Une approche par l’intelligence et l’affectif
Ainsi, lorsqu’AXA a souhaité recruter des agents commerciaux indépendants, La Super Agence a créé un blog sur l’entrepreneuriat. L’idée d’entreprendre était celle qui concernait le plus le public visé. « Nous ne parlons pas d’AXA dans le blog, nous ne proclamons rien, ne disons jamais qu’AXA c’est bien et que c’est idéal d’y travailler. En revanche on parle d’un sujet qui les concerne, et ainsi, on démontre qu’AXA est accueillante et correspond à leurs valeurs ». L’inbound recruiting ce n’est pas du matraquage, c’est une approche par l’intelligence, par l’affectif. « L’entreprise doit être son propre média, c’est aux autres, à ceux de la communauté que l’on crée, de parler d’elle et de parler pour elle. De manière générale, nous évitons les discours de communication, car la « com » ne se remet jamais en cause et cherche à tout maîtriser. À l’inverse, nous leur disons de lâcher les rênes pour faire naître la confiance. »

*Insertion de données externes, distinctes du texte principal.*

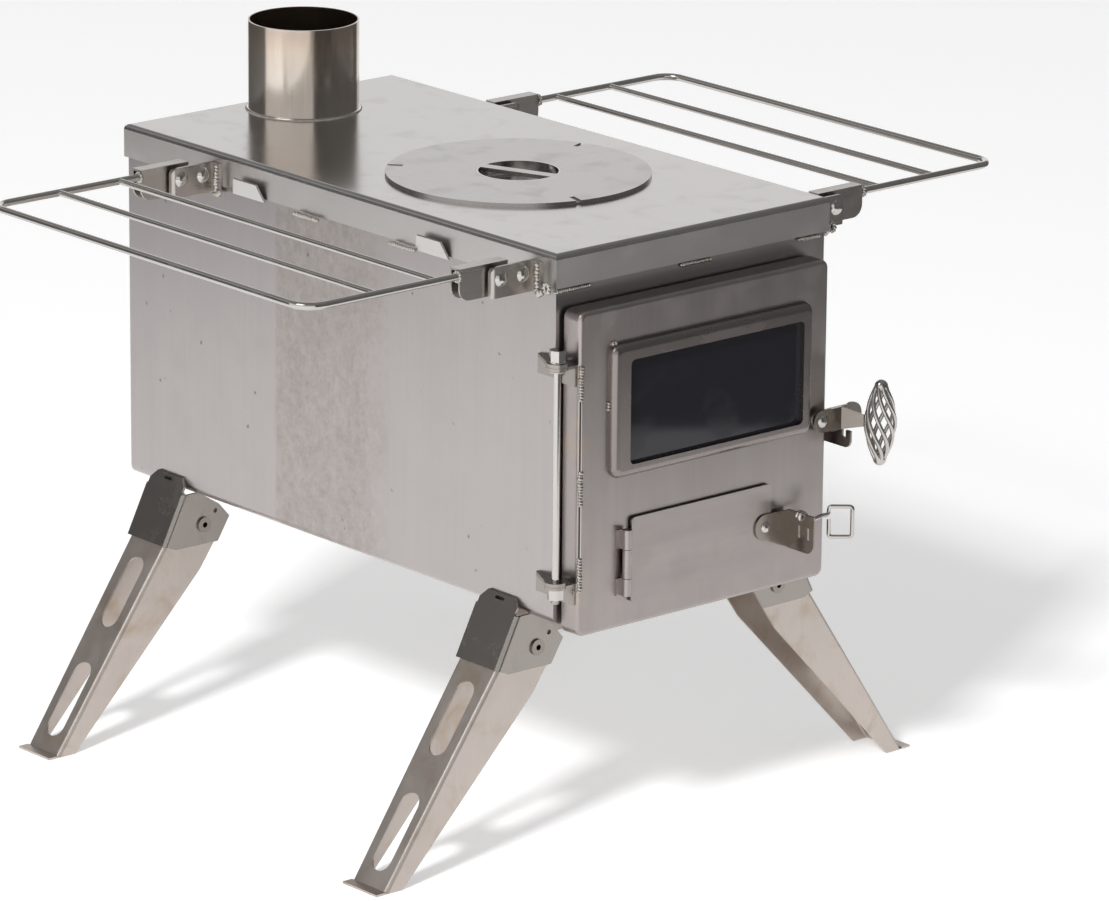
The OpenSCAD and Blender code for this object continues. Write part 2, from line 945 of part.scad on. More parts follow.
module flap_hinge_leaf() color(steel_door)
    for (span = [[0, knuckle_cuts_share[0]], [knuckle_cuts_share[1], 1]]) {
        low = barrel_z + barrel_h * span[0] + (span[0] > 0 ? knuckle_gap / 2 : 0);
        translate([-flap_pin_x, flap_pin_y, low])
            linear_extrude(barrel_h * (span[1] - span[0]) - knuckle_gap / 2)
                leaf_section();
    }

// A strip rolled round the pin, with its flat end on the door face.
module leaf_section() {
    leaf_t = door_face - flap_pin_y - barrel_r;
    strip_x = 2 * seat_gap - barrel_r;
    difference() {
        union() {
            circle(barrel_r);
            translate([strip_x, 0])
                square([leaf_t, barrel_r + leaf_t]);
            translate([-leaf_w, barrel_r])
                square([leaf_w + strip_x + leaf_t, leaf_t]);
        }
        circle(pin_r + pin_gap);
    }
}

module flap_hinge_pin() color(steel_bright)
    translate([-flap_pin_x, flap_pin_y, barrel_z])
        cylinder(h = barrel_h, r = pin_r);

module flap_outline() {
    left = flap_stem - flap_pin_x;
    w = flap_x - left;
    translate([left + w / 2, flap_z + flap_h / 2])
        round_rect(w, flap_h, flap_edge_r);
}

module air_flap() color(steel_door) {
    cuts = knuckle_cuts_share;
    stem_low = barrel_z + barrel_h * cuts[0] + knuckle_gap / 2;
    stem_high = barrel_z + barrel_h * cuts[1] - knuckle_gap / 2;
    difference() {
        union() {
            plate_y(flap_front, flap_t)
                union() {
                    flap_outline();
                    translate([-flap_pin_x, stem_low])
                        square([flap_stem + flap_edge_r, stem_high - stem_low]);
                }
            knuckles(cuts[0], cuts[1]);
        }
        flap_pin_bore();
        rod_y(flap_latch_x, flap_latch_z, flap_front - over, flap_t + 2 * over, rivet_r + pin_gap);
    }
}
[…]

L’inbound recruiting démarre en France et ce n’est pas toujours facile, le monde des ressources humaines étant assez « risquophobe », contrairement à celui du marketing qui, par nature, s’adapte constamment à la demande. Mais toutes les enquêtes sur les générations montantes le montrent : les jeunes ont de plus en plus envie d’un travail avec du sens dans des entreprises qu’ils aiment. Le pari de l’inbound recruiting est que les entreprises avec des métiers en tension, les entreprises à fort potentiel de recrutement, les entreprises à fort turnover comme les agences de recrutement ou les chasseurs de têtes ont tout intérêt à prendre leur temps pour se constituer des viviers de candidats.